Archives de l'Aide-mémoire>Aide-mémoire n°75

Editorial
Radicalisme, retour aux racines ou retour sur soi

Par Julien Paulus, rédacteur en chef

Ils étaient trois, se connaissaient quelque peu et, jusqu’en 1793, se croisaient au club des Cordeliers, dans la salle du Musée de la rue Dauphine à Paris. Bien qu’ils n’aient créé ensemble aucun mouvement, fondé aucun journal, écrit aucun manifeste, ils furent tous les trois regroupés sous le vocable peu amène d’« Enragés ». Ainsi, Théophile Leclerc, Jean-François Varlet et surtout Jacques Roux, rousseauistes partisans d’une démocratie radicale et de la soumission de l’économie au politique, entrèrent-ils dans l’Histoire de la Révolution française[1], notamment sous la plume de Jean Jaurès mais aussi celle de Karl Marx. « Par [leurs] idées, ils sont les interprètes du mouvement populaire, parfois ses inspirateurs, mais très rarement ses meneurs », écrit Éric Hazan à leur sujet[2]. Et de fait, même en cette époque de troubles souvent violents où la politique se pratiquait au jour le jour et dans un tourbillon d’affrontements brutaux, leurs discours et propositions reflètaient un radicalisme populaire qui tendit à effrayer même les plus jusqu’au-boutistes des révolutionnaires de l’époque.

Jacques Roux

Portrait présumé de Jacques Roux

Ainsi Brissot fut-il un des premiers à qualifier ces trois radicaux d’« enragés » dans Le Patriote français du 10 mai 1792, les accusant de « porter à l’excès leur doctrine populaire ». Quant à Marat, pourtant connu pour ses positions extrêmes, il les décrivit en des mots très durs et méprisants dans Le publiciste de la République française du 4 juillet 1793 : « Ces intrigants ne se contentent pas d’être les factotums de leurs sections respectives, ils s’agitent du matin au soir pour s’introduire dans toutes les sociétés populaires, les influencer et en devenir enfin les grands faiseurs. Tels sont les trois individus bruyants […] : je veux parler du petit Leclerc, de Varlet et de l’abbé Renaudi soi-disant Jacques Roux. »

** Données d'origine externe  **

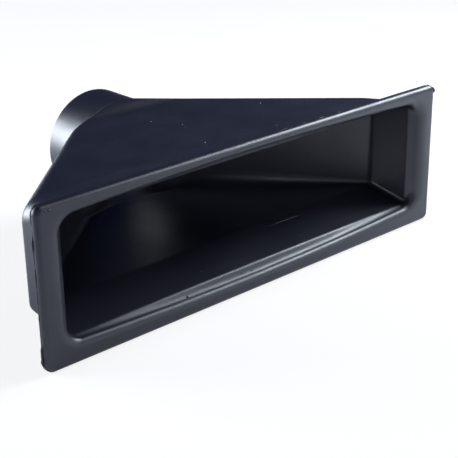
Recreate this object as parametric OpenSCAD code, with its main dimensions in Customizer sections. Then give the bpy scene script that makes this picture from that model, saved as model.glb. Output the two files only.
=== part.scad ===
// Ducted air intake vent, vacuum-formed in one piece of black ABS sheet.
// A rectangular mouth with a turned-back flange narrows through a shallow hopper
// and two slanted walls to a round spigot for a flexible air hose.
// X runs across the mouth, Y goes back from the panel, Z is up. Sizes are in millimetres.
// The origin is at the middle of the flange, on the plane where its rim meets the panel.

/* [Flange] */
// Width of the flange
flange_w = 270; // [262:1:320]
// Height of the flange
flange_h = 82; // [81:0.5:110]
// Corner radius of the flange
flange_corner_r = 4; // [3.5:0.5:12]
// Thickness of the flange face
flange_t = 2.2; // [1.5:0.1:3]
// Depth of the turned-back rim, measured from the front face
rim_depth = 4.4; // [3.6:0.1:8]
// Thickness of the turned-back rim
rim_t = 2; // [1.5:0.1:3]
// Radius of the fold from the flange face to the rim
edge_r = 2.6; // [0.5:0.1:3]

/* [Mouth] */
// Clear width of the mouth where its lip ends
mouth_w = 245.8; // [242:0.2:250]
// Clear height where the lip ends, at the two ends of the mouth
mouth_h = 62; // [61.5:0.1:64]
// How far the long sides of the mouth curve outward at the middle
mouth_bow = 3.4; // [0:0.1:4]
// Corner radius of the mouth
mouth_corner_r = 9; // [5:0.5:14]
// Height of the middle of the mouth above the middle of the flange
mouth_rise = 1.6; // [-2:0.1:3]
// Radius of the rounded lip along the long sides of the mouth
lip_r = 3.8; // [2.4:0.1:4.4]
// Angle that the lip turns through
lip_turn = 68; // [50:1:80]
// How much further the lip reaches in at the two ends of the mouth
lip_end_reach = 3.7; // [0:0.1:4.5]

/* [Shoulder] */
// Depth of the ridge where the hopper starts, measured from the front face
shoulder_depth = 6.2; // [5:0.1:12]
// Clear width inside the ridge
shoulder_w = 238.4; // [232:0.2:241]
// Clear height inside the ridge
shoulder_h = 60.8; // [56:0.2:61]
// Corner radius inside the ridge
shoulder_corner_r = 3; // [2.5:0.5:8]
// Reach of the rounding on each side of the ridge
ridge_reach = 1; // [0.5:0.1:1.8]

/* [Hopper] */
// Depth of the corner where the slanted walls start, measured from the front face
hopper_depth = 33.6; // [26:0.5:50]
// Clear width of the hopper at that corner
hopper_w = 239.4; // [220:0.2:240.4]
// Clear height of the hopper from that corner back
hopper_h = 53; // [46:0.5:55]
// Height of the middle of the hopper above the middle of the flange
hopper_rise = 2.5; // [-1:0.1:5]
// Radius of the two upper lengthwise edges inside the hopper
hopper_top_r = 9; // [4:0.5:12]
// Radius of the two lower lengthwise edges where the slanted walls start
hopper_floor_r = 2.6; // [1:0.2:6]
// Radius of the two lower lengthwise edges where the section starts to round off
throat_floor_r = 11; // [4:0.5:14]
// Reach of the rounding where the end walls turn into the slanted walls
hopper_turn = 2.4; // [1:0.1:5]
// How far ahead of the spigot the section starts to round off
rounding_len = 15; // [12:0.5:40]
// Angle of the slanted walls from the hose axis
slant_angle = 46.2; // [38:0.2:55]
// Wall thickness of the duct
wall = 2; // [1.4:0.1:2.6]

/* [Spigot] */
// Outside diameter of the spigot
spigot_d = 63; // [59:0.5:68]
// Wall thickness of the spigot
spigot_wall = 2; // [1.4:0.1:3]
// Height of the spigot's axis above the middle of the flange
spigot_rise = 3.6; // [1:0.1:5]
// Length of the straight part of the spigot, clear of the slanted walls
spigot_len = 26.4; // [15:0.2:60]

/* [Hidden] */

corner_steps = 8;
side_steps = 8;
lip_steps = 6;
edge_steps = 5;
fillet_steps = 4;
cove_steps = 4;
blend_steps = 4;
throat_steps = 10;
cut_margin = 1;
cove_power = 1.8;
cove_end_power = 1.1;
bore_fn = 96;

mouth_zb = mouth_rise - mouth_h / 2;
mouth_zt = mouth_rise + mouth_h / 2;
shoulder_zb = mouth_rise - shoulder_h / 2;
shoulder_zt = mouth_rise + shoulder_h / 2;
hopper_zb = hopper_rise - hopper_h / 2;
hopper_zt = hopper_rise + hopper_h / 2;

// How far the slanted walls come in for each millimetre of depth
slant = tan(slant_angle);
// The throat ends inside the spigot, as a nearly round section with these shares of its radius
end_half = 0.995;
end_corner = 0.985;
// Share of the throat after which only its width still changes
rounding_share = 0.8;

spigot_r = spigot_d / 2;
bore_r = spigot_r - spigot_wall;
// Depths where the slanted walls reach the spigot, outside and inside
spigot_start = slant_depth(wall, spigot_r);
bore_start = slant_depth(0, bore_r);
spigot_end = spigot_start + spigot_len;
rounding_depth = spigot_start - rounding_len;
// How far the lip reaches in and back where it ends
lip_in = lip_r * sin(lip_turn);
lip_back = lip_r * (1 - cos(lip_turn));
// Radius behind the flange, where the sheet bends round the lip
back_fillet = max(0.2, lip_r - flange_t);

// A station across the duct is [depth, half width, bottom, top, lower radius, upper radius, bow],
// and grow is the distance outward from the inner face of the wall
function station(depth, half, zb, zt, floor_r, top_r, bow, grow) =
    [depth, half + grow, zb - grow, zt + grow, floor_r + grow, top_r + grow, bow];
function mouth_station(grow, depth) =
    station(depth, mouth_w / 2, mouth_zb, mouth_zt, mouth_corner_r, mouth_corner_r, mouth_bow, grow);
function shoulder_station(grow, depth) =
    station(depth, shoulder_w / 2, shoulder_zb, shoulder_zt, shoulder_corner_r, shoulder_corner_r, 0, grow);
function corner_station(grow, depth) =
    station(depth, hopper_w / 2, hopper_zb, hopper_zt, hopper_floor_r, hopper_top_r, 0, grow);

// Half width between the slanted walls at a depth, and the depth at a half width
function slant_half(grow, depth) =
    hopper_w / 2 - (depth - hopper_depth) * slant + grow / cos(slant_angle);
function slant_depth(grow, half) =
    hopper_depth + (hopper_w / 2 + grow / cos(slant_angle) - half) / slant;

// Stations of the throat, where the section rounds off until it lies inside the spigot
function throat_station(t, grow, limit_r) =
    let (
        u = ease(min(1, t / rounding_share)),
        half = mix(slant_half(grow, rounding_depth), limit_r * end_half, t),
        half_h = mix(hopper_h / 2 + grow, limit_r * end_half, u),
        mid = mix(hopper_rise, spigot_rise, u),
        floor_r = mix(throat_floor_r + grow, limit_r * end_corner, u),
        top_r = mix(hopper_top_r + grow, limit_r * end_corner, u))
    [slant_depth(grow, half), half, mid - half_h, mid + half_h, floor_r, top_r, 0];

// Stations of the cove between the lip and the ridge. Along the long sides it starts level
// and ends steep, and at the two ends it slopes evenly
function cove_station(lip_end, ridge, t) =
    concat(
        [mix(lip_end[0], ridge[0], t), mix(lip_end[1], ridge[1], pow(t, cove_end_power))],
        [for (k = [2:6]) mix(lip_end[k], ridge[k], pow(t, cove_power))]);

function mix(a, b, t) = a + (b - a) * t;
function ease(t) = t * t * (3 - 2 * t);
// Stations that round the turn at b between the runs from a and to c, starting at reach from b
function toward(b, a, reach) = mix(b, a, reach / norm([b[0] - a[0], b[1] - a[1]]));
function turn(a, b, c, reach) =
    let (p = toward(b, a, reach), q = toward(b, c, reach))
    [for (i = [0:blend_steps]) let (t = i / blend_steps) mix(mix(p, b, t), mix(b, q, t), t)];

// Stations from the end of the lip to the inside of the spigot, for one face of the wall
function duct_stations(grow, limit_r) =
    let (
        lip_end = mouth_station(grow, lip_back),
        ridge = shoulder_station(grow, shoulder_depth + grow / 2),
        corner = corner_station(grow, hopper_depth + grow * tan(slant_angle / 2)),
        cove = [for (i = [0:cove_steps]) cove_station(lip_end, ridge, i / (cove_steps + 2))],
        throat = [for (i = [0:throat_steps]) throat_station(i / throat_steps, grow, limit_r)])
    concat(
        cove,
        turn(cove[cove_steps], ridge, corner, ridge_reach),
        turn(ridge, corner, throat[0], hopper_turn),
        throat);

// Station of the lip after it has turned by an angle, moved forward by ahead
function lip_station(a, ahead) =
    let (s = mouth_station(lip_in - lip_r * sin(a), lip_r * (1 - cos(a)) - ahead))
    [for (k = [0:6]) k == 1 ? s[k] + lip_end_reach * (1 - sin(a) / sin(lip_turn)) : s[k]];
// Station of the rounding behind the flange
function back_station(depth, a) =
    mouth_station(wall + back_fillet * (1 - sin(a)), depth + back_fillet * (1 - cos(a)));

function void_stations() =
    concat(
        [lip_station(0, cut_margin)],
        [for (i = [0:lip_steps - 1]) lip_station(lip_turn * i / lip_steps, 0)],
        duct_stations(0, bore_r));

function body_stations() =
    concat(
        [back_station(flange_t / 2, 90 / fillet_steps)],
        [for (i = [1:fillet_steps - 1]) back_station(flange_t, 90 * i / fillet_steps)],
        [for (s = duct_stations(wall, spigot_r)) if (s[0] > flange_t + back_fillet) s]);

// A closed ring of points: a rounded rectangle whose long sides may bow outward
function bow_share(x, half) = max(0, 1 - pow(x / half, 2));
function arc(cx, cz, r, from) =
    [for (i = [0:corner_steps]) let (a = from + 90 * i / corner_steps) [cx + r * cos(a), cz + r * sin(a)]];
function side(x0, x1, z) = [for (i = [1:side_steps - 1]) [mix(x0, x1, i / side_steps), z]];
function bowed(points, rise, half) = [for (p = points) [p[0], p[1] + rise * bow_share(p[0], half)]];
function outline(half, zb, zt, floor_r, top_r, bow) =
    let (
        xt = half - top_r, xb = half - floor_r,
        top = concat(arc(xt, zt - top_r, top_r, 0), side(xt, -xt, zt), arc(-xt, zt - top_r, top_r, 90)),
        low = concat(arc(-xb, zb + floor_r, floor_r, 180), side(-xb, xb, zb), arc(xb, zb + floor_r, floor_r, 270)))
    concat(bowed(top, bow, half), bowed(low, -bow, half));
function placed(points, depth) = [for (p = points) [p[0], depth - rim_depth, p[1]]];

// A solid skinned over rings that have as many points each
module skin(rings) {
    count = len(rings[0]);
    last = len(rings) - 1;
    walls = [
        for (k = [0:last - 1], i = [0:count - 1])
        let (j = (i + 1) % count, a = k * count, b = a + count)
        each [[a + i, a + j, b + j], [a + i, b + j, b + i]]];
    front = [for (i = [count - 1:-1:0]) i];
    back = [for (i = [0:count - 1]) last * count + i];
    polyhedron([for (r = rings) each r], concat(walls, [front, back]));
}

module loft(stations) {
    skin([for (s = stations) placed(outline(s[1], s[2], s[3], s[4], s[5], s[6]), s[0])]);
}

module plate(points, from, to) {
    translate([0, to - rim_depth, 0]) rotate([90, 0, 0]) linear_extrude(to - from) polygon(points);
}

module round_bar(r, from, to) {
    translate([0, from - rim_depth, spigot_rise]) rotate([-90, 0, 0])
        cylinder(h = to - from, r = r, $fn = bore_fn);
}

function flange_outline(inset) =
    outline(flange_w / 2 - inset, -flange_h / 2 + inset, flange_h / 2 - inset,
        flange_corner_r - inset, flange_corner_r - inset, 0);

// Face plate folded over into the turned-back rim, hollow behind
module flange() {
    difference() {
        union() {
            skin([for (i = [0:edge_steps]) let (a = 90 * i / edge_steps)
                placed(flange_outline(edge_r * (1 - sin(a))), edge_r * (1 - cos(a)))]);
            plate(flange_outline(0), edge_r, rim_depth);
        }
        plate(flange_outline(rim_t), flange_t, rim_depth + cut_margin);
    }
}

// Outside of the duct, solid
module duct_outside() {
    loft(body_stations());
    round_bar(spigot_r, spigot_start, spigot_end);
}

// Air passage through the duct
module air_passage() {
    loft(void_stations());
    round_bar(bore_r, bore_start, spigot_end + cut_margin);
}

module intake_vent() {
    color([0.12, 0.12, 0.13])
    difference() {
        union() {
            flange();
            duct_outside();
        }
        air_passage();
    }
}

intake_vent();
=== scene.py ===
"""Ducted air intake vent: black ABS sheet, vacuum-formed in one piece.

Run as a script, it dresses the modelled duct, lays out a pale studio floor with soft
lamps and sets the camera. Lengths here are in metres unless a name or a comment says mm.
"""

import math

import bmesh
import bpy
from mathutils import Euler, Matrix, Vector, noise
from mathutils.bvhtree import BVHTree


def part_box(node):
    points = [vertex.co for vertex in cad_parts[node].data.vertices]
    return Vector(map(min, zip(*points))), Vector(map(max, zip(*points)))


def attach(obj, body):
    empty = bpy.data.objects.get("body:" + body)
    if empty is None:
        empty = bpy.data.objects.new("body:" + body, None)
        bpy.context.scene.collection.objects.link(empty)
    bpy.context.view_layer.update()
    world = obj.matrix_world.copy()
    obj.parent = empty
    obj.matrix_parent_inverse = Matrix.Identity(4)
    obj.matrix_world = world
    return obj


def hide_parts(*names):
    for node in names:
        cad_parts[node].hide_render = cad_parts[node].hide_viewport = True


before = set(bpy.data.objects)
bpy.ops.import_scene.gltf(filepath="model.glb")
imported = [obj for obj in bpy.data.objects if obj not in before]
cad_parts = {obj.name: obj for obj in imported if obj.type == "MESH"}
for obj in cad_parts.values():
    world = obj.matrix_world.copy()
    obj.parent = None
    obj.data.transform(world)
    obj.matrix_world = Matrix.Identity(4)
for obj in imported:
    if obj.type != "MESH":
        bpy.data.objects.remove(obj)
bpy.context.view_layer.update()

bl_info = {
    "name": "Ducted air intake vent",
    "version": (1, 0, 0),
    "blender": (4, 5, 0),
    "location": "View3D > Sidebar > Intake Vent",
    "description": "Dresses a one-piece moulded air intake duct and its studio",
    "category": "Object",
}

NODE = "intake_vent"
BODY = "root"
MM = 0.001
LOW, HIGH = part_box(NODE)

# The camera of the photo: place in mm, rotation in degrees, lens for the sensor's width
PHOTO_PIXELS = 458
CAMERA_PLACE = (-373.62, -396.68, 224.41)
CAMERA_TURN = (66.752, 0.732, -42.035)
CAMERA_LENS = 90.01
SENSOR = 36.0
HALF_PIXEL = 0.5 / PHOTO_PIXELS

# The rim's outline in mm: half its width and height, its corner radius, and steps round a corner
RIM_HALF_W = 135.0
RIM_HALF_H = 41.0
RIM_CORNER = 4.0
RIM_CORNER_STEPS = 4

# Names of the materials that more than one piece wears
SHEET = "black_abs_formed_sheet"
DUST = "plastic_dust"


def mm(*values):
    """A vector in metres from millimetres."""
    return Vector(v * MM for v in values)


def linear(hex_colour):
    """An sRGB hex colour as linear RGBA."""
    channels = [int(hex_colour[i:i + 2], 16) / 255 for i in (1, 3, 5)]
    return [c / 12.92 if c <= 0.04045 else ((c + 0.055) / 1.055) ** 2.4 for c in channels] + [1.0]


def add_node(tree, kind, settings=None, **sockets):
    """Adds one node. A socket's value is a number, a colour or another node's output socket."""
    node = tree.nodes.new(kind)
    for name, value in (settings or {}).items():
        setattr(node, name, value)
    for name, value in sockets.items():
        socket = node.inputs[int(name[1:])] if name[0] == "i" and name[1:].isdigit() else node.inputs[
            name.replace("_", " ")]
        if isinstance(value, bpy.types.NodeSocket):
            tree.links.new(value, socket)
        else:
            socket.default_value = value
    return node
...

Le radicalisme des « Enragés » s’exprimait surtout dans leur volonté de revenir à la racine du principe de « démocratie » et de l’appliquer intégralement : souveraineté populaire totale, contrôle sévère des mandataires, mise à bas de la bourgeoisie commerçante jugée encore plus nuisible que l’ancienne aristocratie… Écartés en raison de ces propositions « radicales », notamment par Robespierre et Saint-Just, il est assez ironique de constater que ces derniers tomberont quelques mois plus tard, pour les mêmes raisons et après avoir fait état de propositions fortement inspirées de celles de Roux et consorts. Par ailleurs, à la lecture des mots du tonitruant Marat, il semblerait bien que nous soyons toujours in fine le « radical d’un autre ».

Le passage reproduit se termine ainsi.